Так или иначе, но эксперименты идущих впереди всколыхнули общественное мнение, подстегнули творческую мысль ученых — в этом их несомненная ценность. Мы тоже за то, чтобы мертвые все больше спасали своим угасшим телом живых, не давали им преждевременно уйти из жизни, полной радостей и печалей, любви и страданий, творческого труда, смелых поисков и окрыляющих открытий. Но эти слова останутся риторикой, если за ними не последуют трезвые, углубленные, очищенные от всего наносного, подлинно научные исследования. Ей, науке, принадлежит решающее слово.
Ефим ДЕМУШКИН
Сердца настоящие, сердца искусственные [42]
В середине 70-х годов в иностранной прессе появляется такое сообщение: американский ученый Т. Акуцу пересадил подопытному теленку искусственное сердце. Сорок с лишним дней теленок с миниатюрным насосом в груди топтался в загончике, мычал, съедал комбикорм — словом, вел себя так, будто был самым заурядным представителем парнокопытных. В это трудно было поверить… Но вскоре пришло сообщение еще более удивительное. Другой американский исследователь, В. Кольф, побил этот рекорд «искусственной жизни». Его теленок с механическим протезом сердца прожил сто двадцать пять дней! (И, может, жил бы еще, да полетела в насосе какая–то деталь).
А у нас? А мы?
Вопрос этот вытекал вовсе не из престижных соображений.
Сердечные болезни — проблема номер один в мировой медицине. Создание аппарата «искусственное сердце» — один из самых перспективных путей решения этой проблемы. Вот почему задавал я себе этот вопрос…

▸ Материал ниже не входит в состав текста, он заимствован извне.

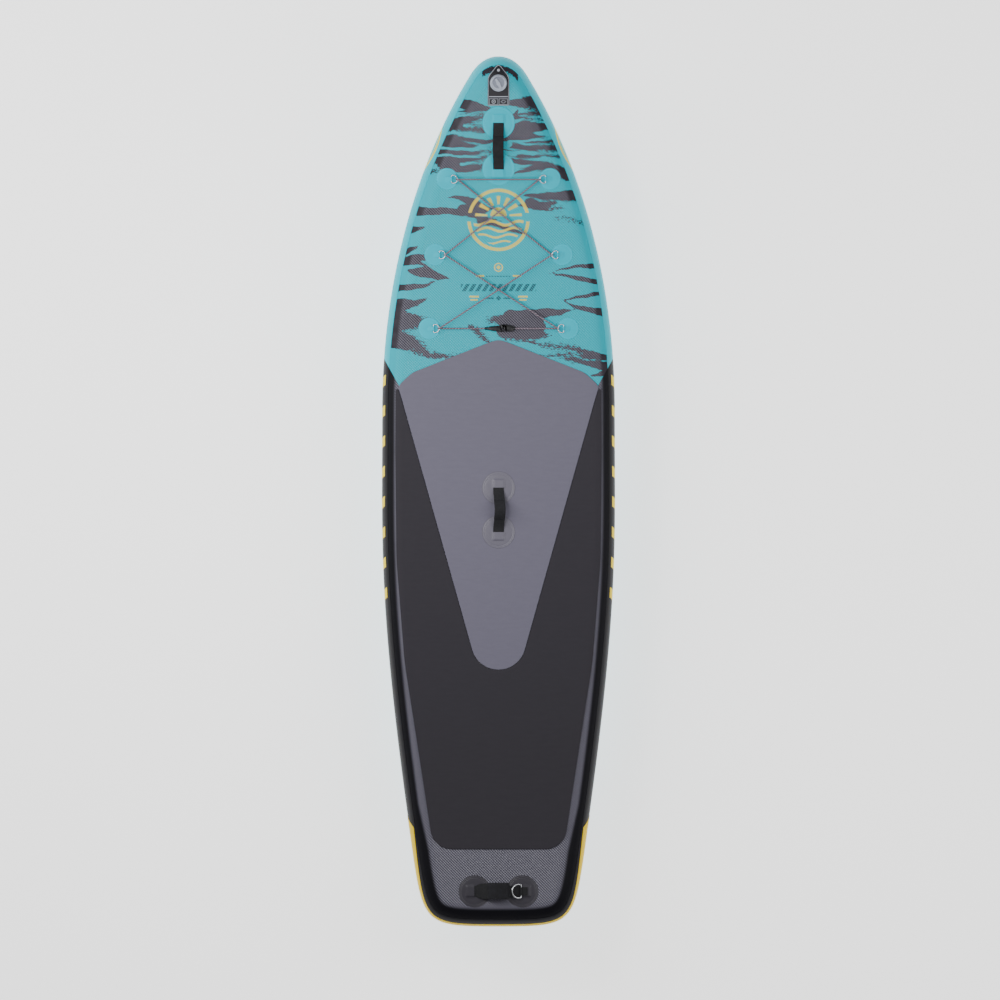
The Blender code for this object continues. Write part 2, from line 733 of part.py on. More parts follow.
def bungee():
    """One elastic cord laced through the six rings, and its plastic hook and eye."""
    tips = {}
    frames = {}
    for place in CARGO:
        for side in (-1, 1):
            tips[place, side], frames[place, side] = cargo_anchor(place, side)
    reach = D_WIRE + CORD_R + 0.0004
    order = [("rear", -1), ("mid", 1), ("front", -1), ("front", 1), ("mid", -1), ("rear", 1)]
    # Each run leaves a ring above or below its wire: -1 arrives or leaves below, 1 above.
    levels = [(-1, 1), (1, -1), (-1, 1), (1, -1), (-1, 1), (1, -1)]
    hook = deck_frame(0, CARGO["rear"][0], DECK_GAP)
    hook_h = 0.0065
    start = hook @ Vector((-0.0425, 0, hook_h))
    end = hook @ Vector((0.0565, 0, hook_h))
    path = [start]
    for n, (key, (first, last)) in enumerate(zip(order, levels)):
        up = frames[key].col[2].xyz
        out = frames[key].col[0].xyz
        before = start if n == 0 else tips[order[n - 1]]
        after = end if n == len(order) - 1 else tips[order[n + 1]]
        tip = tips[key]
        toward_a = (before - tip).normalized()
        toward_b = (after - tip).normalized()
        if n and order[n - 1][0] != key[0]:
            middle = (tips[order[n - 1]] + tip) / 2
            lift = levels[n - 1][1] * reach
            sign = 1 if order[n - 1][1] > 0 else -1
            path.append(middle + up * (lift + sign * 0.0036))
        path.append(tip + up * first * reach + toward_a * 0.012)
        path.append(tip + up * first * reach)
        path.append(tip + up * first * reach * 0.71 + out * reach * 0.71)
        path.append(tip + out * reach)
        path.append(tip + up * last * reach * 0.71 + out * reach * 0.71)
        path.append(tip + up * last * reach)
        path.append(tip + up * last * reach + toward_b * 0.012)
    path.append(end)
    wire("bungee_cord", path, CORD_R, "cord_grey", resolution=1)
    bungee_hook(hook)


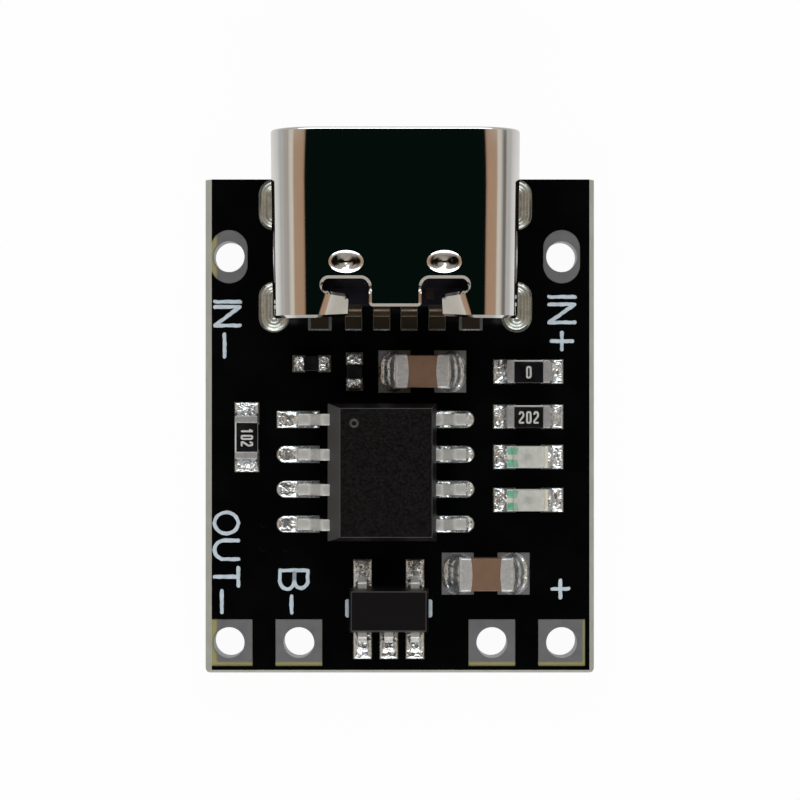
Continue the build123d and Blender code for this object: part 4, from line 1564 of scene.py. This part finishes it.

Валерия Ивановича Шумакова я нашел в крохотном особнячке на Погодинке, который занимал тогда, два года назад, его «Отдел трансплантации и искусственных органов».
…Видимо, не стоило начинать с вопроса: «А у нас?» Шумаков взорвался петардой:
— Вот и езжайте к своему Акуцу! У нас вы ничего такого не найдете. Телята у нас чаще всего мрут!
Понимаете — мрут! Час–другой похлопает насос — и кончен бал…
Потом притих, сощурился оценивающе.
— Об этом же вы писать не будете. Чего головой качаете? Знаю — не будете. Вашему брату ведь готовенькое подавай. А у нас нет этого готовенького!..
Что мог я ему ответить? «Наш брат» научный журналист действительно нередко пишет о какой–нибудь проблеме «задним числом». Так, конечно, спокойнее: не ошибешься в оценке. Все уже решено, разложено по полочкам, и нетрудно теперь, в ретроспективе, углядеть, кто же из исследователей в свое время был прав, а кто нет. Кто ошибался, понапрасну осторожничал, а кто носился с действительно ценной идеей. Теперь остается воссоздать «конфликтные» ситуации, встать в их описании на сторону известного уже победителя, и вот вам «драматическая борьба нового с отживающими, косными взглядами в науке».
А почувствовать чью–то правоту в живом, не застывшем еще споре? А написать о проблеме тогда, когда она не только далека от своего решения, но когда и вообще еще не очень ясно, разрешима ли она?
Наверное, я и не взялся бы за эту задачу. Но интересовала меня в данном случае не столько техническая трудность проекта «искусственного сердца», сколько сами люди, решающие эту необъятную проблему. Люди, которые меньше всего — я это понял много позже — думали о научном престиже: кто первый, кто второй…
Один из выдающихся американских хирургов несколько лет назад говорил, что создать механический протез, адекватный по своим основным функциям сердцу человека, так же фантастически трудно, как совершить экспедицию на Луну. Сегодня это сравнение устарело, а вот проблема «искусственного сердца» еще не решена.
Если говорить очень коротко, «фантастическая трудность» реализации данного проекта проистекала из того, что идея эта опередила свое время, опередила даже самый высокий уровень технологий, характерный для второй половины XX века. История развития науки знает немало примеров, когда такие «преждевременные» идеи надолго забывались, трудности их реализации перевешивали потребность общества в таких идеях; да и ощущение этой потребности приходило порой много позже.
Вспомним Грегора Менделя. На тридцать пять лет было забыто открытие основ генетики, сделанное чешским монахом. Он умер в безвестности; мы чтим его посмертно.